Pull out every line below holding the word "return".
------ DATA ------
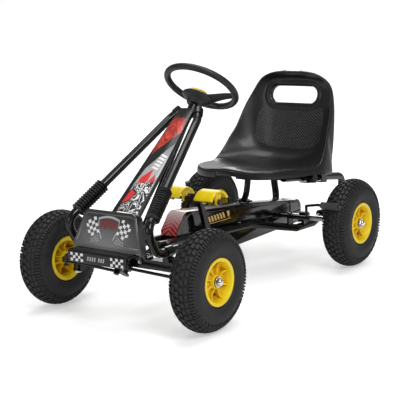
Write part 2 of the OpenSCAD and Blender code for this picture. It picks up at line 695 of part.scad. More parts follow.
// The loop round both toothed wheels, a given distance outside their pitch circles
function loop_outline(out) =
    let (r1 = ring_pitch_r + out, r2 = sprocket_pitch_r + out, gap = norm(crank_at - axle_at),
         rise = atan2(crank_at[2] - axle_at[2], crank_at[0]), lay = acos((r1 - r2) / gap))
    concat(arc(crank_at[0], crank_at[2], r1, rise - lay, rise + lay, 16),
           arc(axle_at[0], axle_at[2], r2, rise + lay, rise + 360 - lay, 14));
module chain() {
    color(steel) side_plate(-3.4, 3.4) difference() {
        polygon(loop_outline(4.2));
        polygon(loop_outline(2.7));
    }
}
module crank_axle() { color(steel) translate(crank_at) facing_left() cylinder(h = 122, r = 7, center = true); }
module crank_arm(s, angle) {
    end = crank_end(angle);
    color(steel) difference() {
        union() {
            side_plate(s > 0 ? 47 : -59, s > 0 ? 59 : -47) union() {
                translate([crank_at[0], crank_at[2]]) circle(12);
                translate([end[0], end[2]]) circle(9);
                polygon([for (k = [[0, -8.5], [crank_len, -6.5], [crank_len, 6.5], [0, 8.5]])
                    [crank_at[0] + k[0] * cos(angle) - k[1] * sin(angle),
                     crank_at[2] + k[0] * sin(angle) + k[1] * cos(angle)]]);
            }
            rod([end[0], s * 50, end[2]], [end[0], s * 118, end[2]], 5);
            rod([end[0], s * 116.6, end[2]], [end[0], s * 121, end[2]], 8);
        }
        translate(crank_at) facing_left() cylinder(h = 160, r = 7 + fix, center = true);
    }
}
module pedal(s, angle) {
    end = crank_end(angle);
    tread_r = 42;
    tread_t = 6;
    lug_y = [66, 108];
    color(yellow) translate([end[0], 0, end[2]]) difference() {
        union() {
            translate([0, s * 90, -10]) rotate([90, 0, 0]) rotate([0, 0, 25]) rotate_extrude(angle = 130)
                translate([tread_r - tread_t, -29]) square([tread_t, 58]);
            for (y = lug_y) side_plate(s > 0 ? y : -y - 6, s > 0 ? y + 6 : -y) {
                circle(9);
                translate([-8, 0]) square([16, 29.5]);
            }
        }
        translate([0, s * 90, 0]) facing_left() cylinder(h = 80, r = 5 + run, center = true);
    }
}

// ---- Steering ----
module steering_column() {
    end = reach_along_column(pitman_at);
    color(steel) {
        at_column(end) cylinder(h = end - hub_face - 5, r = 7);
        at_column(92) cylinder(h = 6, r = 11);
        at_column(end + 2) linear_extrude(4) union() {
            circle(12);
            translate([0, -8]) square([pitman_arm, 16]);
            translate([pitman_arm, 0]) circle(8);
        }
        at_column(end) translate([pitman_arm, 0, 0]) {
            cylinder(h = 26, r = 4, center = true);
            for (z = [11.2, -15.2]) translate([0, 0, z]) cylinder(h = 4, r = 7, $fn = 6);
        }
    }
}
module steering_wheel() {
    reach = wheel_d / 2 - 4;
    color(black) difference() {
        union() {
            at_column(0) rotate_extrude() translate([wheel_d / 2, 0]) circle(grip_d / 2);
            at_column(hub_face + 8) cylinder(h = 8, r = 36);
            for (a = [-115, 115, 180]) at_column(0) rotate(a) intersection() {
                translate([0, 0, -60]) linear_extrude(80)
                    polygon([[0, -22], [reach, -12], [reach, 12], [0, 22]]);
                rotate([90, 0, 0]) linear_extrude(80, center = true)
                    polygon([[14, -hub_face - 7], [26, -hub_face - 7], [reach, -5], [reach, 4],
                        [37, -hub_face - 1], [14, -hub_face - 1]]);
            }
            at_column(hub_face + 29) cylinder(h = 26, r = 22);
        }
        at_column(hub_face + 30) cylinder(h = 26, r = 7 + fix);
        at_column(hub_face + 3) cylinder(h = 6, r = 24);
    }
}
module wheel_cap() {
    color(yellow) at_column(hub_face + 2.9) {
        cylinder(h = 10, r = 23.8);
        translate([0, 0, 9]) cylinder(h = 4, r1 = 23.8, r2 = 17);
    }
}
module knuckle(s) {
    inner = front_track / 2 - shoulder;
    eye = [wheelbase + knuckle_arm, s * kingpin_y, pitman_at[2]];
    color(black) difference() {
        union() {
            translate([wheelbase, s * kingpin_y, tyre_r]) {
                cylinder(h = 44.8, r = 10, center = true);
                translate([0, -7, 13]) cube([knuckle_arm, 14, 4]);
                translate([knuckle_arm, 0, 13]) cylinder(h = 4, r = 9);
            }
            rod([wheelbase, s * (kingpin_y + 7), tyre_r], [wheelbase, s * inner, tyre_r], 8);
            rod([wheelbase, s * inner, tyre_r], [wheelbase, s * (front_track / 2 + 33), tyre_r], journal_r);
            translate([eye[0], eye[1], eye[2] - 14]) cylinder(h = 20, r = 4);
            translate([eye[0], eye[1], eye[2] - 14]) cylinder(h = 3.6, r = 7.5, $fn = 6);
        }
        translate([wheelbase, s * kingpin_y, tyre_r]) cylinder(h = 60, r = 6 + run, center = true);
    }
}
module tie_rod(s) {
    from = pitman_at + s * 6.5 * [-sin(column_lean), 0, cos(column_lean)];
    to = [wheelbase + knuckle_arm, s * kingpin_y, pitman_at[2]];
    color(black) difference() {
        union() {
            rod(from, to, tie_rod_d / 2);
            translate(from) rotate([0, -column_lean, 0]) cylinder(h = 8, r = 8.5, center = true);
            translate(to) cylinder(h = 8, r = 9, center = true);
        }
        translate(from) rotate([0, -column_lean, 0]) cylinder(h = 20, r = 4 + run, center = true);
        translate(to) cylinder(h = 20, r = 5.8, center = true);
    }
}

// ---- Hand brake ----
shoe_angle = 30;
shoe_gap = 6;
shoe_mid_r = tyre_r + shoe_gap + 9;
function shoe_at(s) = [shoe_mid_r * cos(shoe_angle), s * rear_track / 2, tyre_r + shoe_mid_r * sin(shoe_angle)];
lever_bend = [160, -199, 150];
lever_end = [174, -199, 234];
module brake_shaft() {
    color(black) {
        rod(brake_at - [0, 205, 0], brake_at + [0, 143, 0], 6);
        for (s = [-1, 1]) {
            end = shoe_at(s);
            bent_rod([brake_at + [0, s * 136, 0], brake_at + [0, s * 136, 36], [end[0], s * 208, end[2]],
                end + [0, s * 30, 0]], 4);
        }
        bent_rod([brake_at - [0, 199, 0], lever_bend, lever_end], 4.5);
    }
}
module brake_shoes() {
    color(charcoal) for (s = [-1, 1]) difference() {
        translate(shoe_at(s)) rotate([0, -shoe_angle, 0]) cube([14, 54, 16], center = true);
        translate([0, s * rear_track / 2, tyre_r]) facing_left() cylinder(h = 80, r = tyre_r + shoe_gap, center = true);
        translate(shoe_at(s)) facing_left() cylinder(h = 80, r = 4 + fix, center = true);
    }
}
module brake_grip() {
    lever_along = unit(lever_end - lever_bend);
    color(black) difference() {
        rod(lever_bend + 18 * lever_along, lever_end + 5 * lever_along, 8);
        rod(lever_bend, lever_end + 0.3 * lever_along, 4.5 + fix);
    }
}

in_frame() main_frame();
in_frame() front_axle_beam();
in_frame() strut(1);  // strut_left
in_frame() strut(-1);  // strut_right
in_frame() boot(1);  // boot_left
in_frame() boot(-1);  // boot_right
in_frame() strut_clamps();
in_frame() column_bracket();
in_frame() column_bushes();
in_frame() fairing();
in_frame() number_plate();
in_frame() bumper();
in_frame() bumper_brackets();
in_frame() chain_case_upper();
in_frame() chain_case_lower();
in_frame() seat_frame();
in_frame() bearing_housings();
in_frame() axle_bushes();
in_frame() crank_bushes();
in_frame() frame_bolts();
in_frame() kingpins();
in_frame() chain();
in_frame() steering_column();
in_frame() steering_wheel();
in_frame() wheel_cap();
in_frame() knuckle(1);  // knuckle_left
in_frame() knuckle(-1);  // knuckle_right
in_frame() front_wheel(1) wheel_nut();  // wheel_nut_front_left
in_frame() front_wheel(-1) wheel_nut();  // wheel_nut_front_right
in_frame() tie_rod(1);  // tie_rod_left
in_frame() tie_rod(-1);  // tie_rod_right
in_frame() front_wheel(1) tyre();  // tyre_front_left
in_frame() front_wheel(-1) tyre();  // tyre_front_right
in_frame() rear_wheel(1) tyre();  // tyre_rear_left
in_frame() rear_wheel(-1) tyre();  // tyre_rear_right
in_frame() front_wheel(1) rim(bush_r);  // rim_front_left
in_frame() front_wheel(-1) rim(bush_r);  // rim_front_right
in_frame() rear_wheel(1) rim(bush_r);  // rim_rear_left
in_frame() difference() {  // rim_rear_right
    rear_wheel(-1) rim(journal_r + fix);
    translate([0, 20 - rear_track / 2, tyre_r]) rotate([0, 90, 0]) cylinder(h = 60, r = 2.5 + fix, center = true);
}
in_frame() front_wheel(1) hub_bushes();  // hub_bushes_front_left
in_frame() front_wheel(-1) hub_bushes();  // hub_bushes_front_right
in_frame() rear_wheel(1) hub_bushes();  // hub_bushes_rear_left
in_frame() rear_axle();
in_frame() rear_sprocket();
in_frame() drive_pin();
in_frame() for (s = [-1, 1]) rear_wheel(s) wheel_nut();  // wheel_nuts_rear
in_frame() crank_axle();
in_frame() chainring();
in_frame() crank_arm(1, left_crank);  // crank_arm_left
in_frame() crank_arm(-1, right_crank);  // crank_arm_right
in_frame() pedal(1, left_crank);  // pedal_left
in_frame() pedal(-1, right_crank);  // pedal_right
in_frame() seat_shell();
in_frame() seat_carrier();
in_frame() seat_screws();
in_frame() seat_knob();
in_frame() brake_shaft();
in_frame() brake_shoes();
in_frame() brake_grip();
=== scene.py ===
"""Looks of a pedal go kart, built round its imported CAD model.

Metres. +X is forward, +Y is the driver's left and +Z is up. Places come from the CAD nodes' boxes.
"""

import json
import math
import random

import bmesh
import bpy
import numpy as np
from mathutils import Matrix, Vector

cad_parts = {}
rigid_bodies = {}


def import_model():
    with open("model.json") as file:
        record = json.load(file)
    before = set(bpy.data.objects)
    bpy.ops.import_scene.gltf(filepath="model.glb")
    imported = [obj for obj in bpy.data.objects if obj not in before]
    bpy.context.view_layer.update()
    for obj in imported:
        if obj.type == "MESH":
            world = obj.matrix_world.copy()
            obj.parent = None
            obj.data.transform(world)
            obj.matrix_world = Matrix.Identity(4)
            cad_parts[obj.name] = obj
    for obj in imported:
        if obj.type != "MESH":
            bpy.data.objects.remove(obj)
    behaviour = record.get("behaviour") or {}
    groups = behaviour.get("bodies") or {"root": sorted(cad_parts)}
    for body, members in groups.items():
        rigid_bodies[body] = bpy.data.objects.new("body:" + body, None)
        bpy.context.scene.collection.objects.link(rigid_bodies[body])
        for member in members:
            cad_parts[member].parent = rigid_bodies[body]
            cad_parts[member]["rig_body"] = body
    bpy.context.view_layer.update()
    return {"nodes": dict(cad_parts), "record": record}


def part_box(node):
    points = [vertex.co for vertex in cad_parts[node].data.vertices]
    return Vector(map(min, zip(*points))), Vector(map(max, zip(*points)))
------
_RIGHT ANSWER_:
    return {"nodes": dict(cad_parts), "record": record}
    return Vector(map(min, zip(*points))), Vector(map(max, zip(*points)))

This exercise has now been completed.